Chad Smith, CEO of the New Mexico Farm & Livestock Bureau, said food producers are "under the gun" by the federal moves.
"The designation of tens of thousands of acres of prime New Mexico ranch lands as critical habitat for endangered jaguars is one more example of how endangered species have taken precedence over people. We must restore balance, and members of the New Mexico Farm & Livestock Bureau ask the federal government to ensure a successful future for ranchers in Southern New Mexico by overturning the designation of jaguar habitat," He said.
The complaint explains the designation violated the rules "because it was not occupied when the jaguar was listed."
According to the complaint, "Jaguars prefer a warm, tropical, and wet climate, including swampy savannas and tropical rainforests in Central and South America. The largest populations of jaguars are in Central and South America. … More open, dry areas – such as those in New Mexico – are of marginal benefit to jaguars for cover, food and water."
The complaint asserts there are "no known jaguars resident in the United States, and no breeding populations of jaguars in the United States."
There is a "small" breeding population in northern Mexico, it says.
"In addition, a handful of individual jaguars have been sighted in southern Arizona in the past 43 years, and one or perhaps two have been sighted in Hidalgo County, New Mexico, over that time span."
The government decided in 1997 and again in 2006 not to designate any habitat, but then in 2014, it listed several units of land in Arizona and New Mexico.

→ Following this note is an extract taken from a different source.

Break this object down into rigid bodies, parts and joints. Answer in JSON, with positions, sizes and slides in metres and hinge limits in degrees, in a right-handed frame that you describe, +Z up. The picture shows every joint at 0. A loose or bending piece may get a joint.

"The service considers Units 5 and 6 to have been occupied at the time of listing of jaguars in 1972, based upon evidence of the presence of one jaguar in Unit 5 in 1995 and 1996, and evidence of the presence of one jaguar in Unit 6 in 2006," the complaint explains. "Even if the date of listing were within 10 years of either of the individual jaguar sightings in Units 5 or 6, the sighting of one member off the species over a period of more than four decades, with no evidence of resident members or breeding pairs of the species, is inadequate as a matter of law to establish that either unit is or has been occupied."
Although the Fish & Wildlife Service declined comment, a document from 2013 was located online.
"There are no known breeding pairs of jaguars within the borders of the U.S. at this time, and no female jaguars have been detected in the U.S. since 1963," the document says. 'The service believes that the U.S. currently only supports dispersing or wandering male jaguars that are part of the jaguar population that includes northwestern Mexico."
At the time, the service said it had "contributed substantial funds to local and international efforts to help conserve the jaguars, and has helped secure financial support from other sources for on-the-ground jaguar recovery projects the U.S., Mexico, Belize, Brazil and Argentina."